Peu de villes leur ont résisté. Parmi elles, Montréal, qui a mis fin à l'expérience dès février 2020, après quelques mois d'expérimentation, en raison du manque de respect des utilisateurs vis-à-vis de la règlementation. La ville déplorait notamment que les trottinettes soient garées quatre fois sur cinq en-dehors des espaces dédiés.
Barcelone a également interdit la location de trottinettes sur la voie publique. Copenhague les avait aussi bannies en octobre 2020, avant de faire volte-face l'année suivante. Mais si elles sont de nouveau autorisées, les trottinettes en libre-service sont quasi-absentes du centre-ville, où elles n'ont pas le droit de se garer. Les conditions d'utilisation sont drastiques (port du casque obligatoire, parkings dédiés...).
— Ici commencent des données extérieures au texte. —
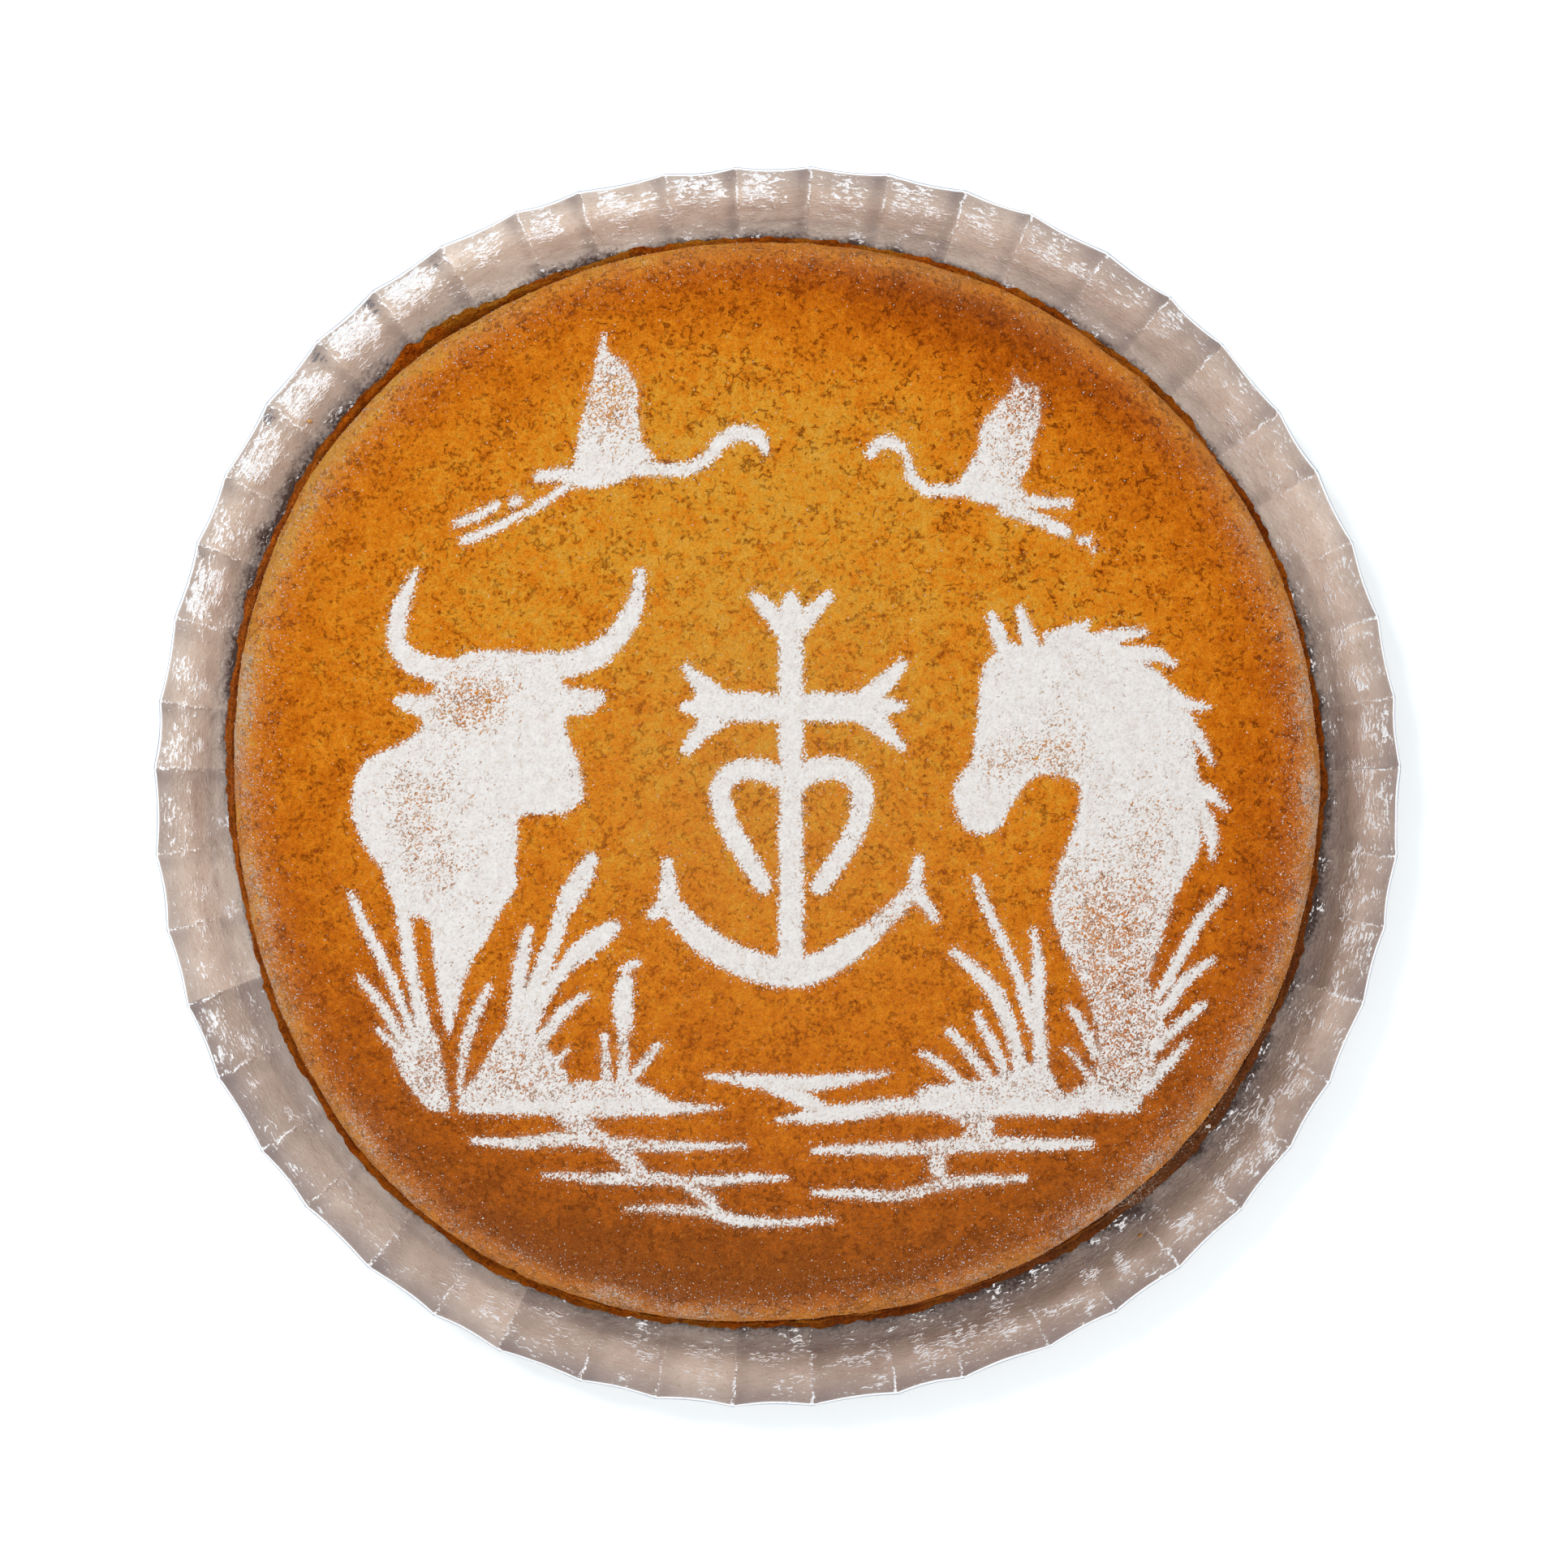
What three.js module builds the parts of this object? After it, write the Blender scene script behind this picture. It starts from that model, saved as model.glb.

Trottinettes privées interdites à Londres
Oslo et Stockholm ont également sévi en 2021, réduisant fortement le nombre d'engins en circulation. A Oslo, l'usage des trottinettes en libre-service est interdit la nuit. Plus au sud, Lisbonne a instauré de nouvelles règles plus sévères en mars, dont une limitation de la vitesse à 20 km/h, comme à Paris. Rome avait pris la même décision, mais la limitation, prévue début 2023, a été reportée sine die en raison d'une démission au sein de la commission chargée du sujet. La capitale italienne compte aussi interdire les locations aux mineurs.
Londres fait bande à part, en autorisant les trottinettes en libre-service tout en interdisant les trottinettes privées, afin de contrôler les caractéristiques des engins en circulation, qui sont bridés à 20 km/h et dont les lumières sont allumées en permanence pendant la location. Pour pouvoir les louer, il faut être majeur et avoir son permis de conduire. A New York, l'âge minimum est de 16 ans, contre 14 ans à Berlin et 12 ans à Paris (bientôt 14).
Certains pays interdisent par ailleurs aux trottinettes, qu'elles soient privées ou en libre-service, de rouler sur les trottoirs. C'est le cas en France, en Allemagne, mais aussi à Singapour, où les contrevenants risquent jusqu'à deux mois de prison et l'équivalent de 2000 dollars singapouriens d'amende, soit près de 1400 francs.